With the present cathode ray tube device for the projection apparatus, by adjusting the adjustment supporting members 110 for changing the distance between the supporting frame 120 and the lens plate 130, the angle the supporting frame 120 makes with the lens plate 130 may be adjusted for adjusting the back focal length shown by arrow B in FIG. 2 and the elevation shown by arrow .theta..sub.H in FIG. 2.
Meanwhile, in the projection apparatus in which the cathode ray tubes 101B, 101G, 101R and the projection lenses 100, 100, 100 are positioned by the supporting members 105B, 105G, 105R, the distance between the projection apparatus and the screen 102, that is the distance of projection, is fixed and cannot be changed because it is necessary to change the convergence angle and the elevation in order to change the projection distance.
Meanwhile, for changing the projection distance without changing the convergence angle or the elevation, it may be contemplated to change the distance between the cathode ray tubes 101B, 101G, 101R shown by arrow P in FIG. l.
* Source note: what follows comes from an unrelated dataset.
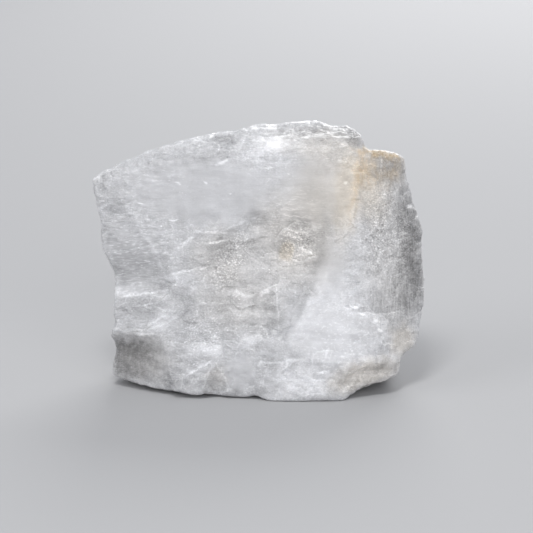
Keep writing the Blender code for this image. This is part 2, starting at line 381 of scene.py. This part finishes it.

However, in order for the distance between the cathode ray tubes 101B, 101G, 101R to be changed, the projection apparatus must be complicated in construction, because the cathode ray tube needs to be mounted so that its attachment position with respect to the mounting base plate 103 may be changed.
On the other hand, with the projection apparatus employing the cathode ray tube device provided with the adjustment supporting members 110, it is difficult and complex to adjust the back focal length and the elevation correctly. With this conventional projection apparatus, the convergence angle can only be adjusted by tilting the cathode ray tube device for the projection apparatus in its entirety with respect to the mounting base plate of the projection apparatus, such that difficulties are presented if the adjustment is to be performed smoothly and accurately.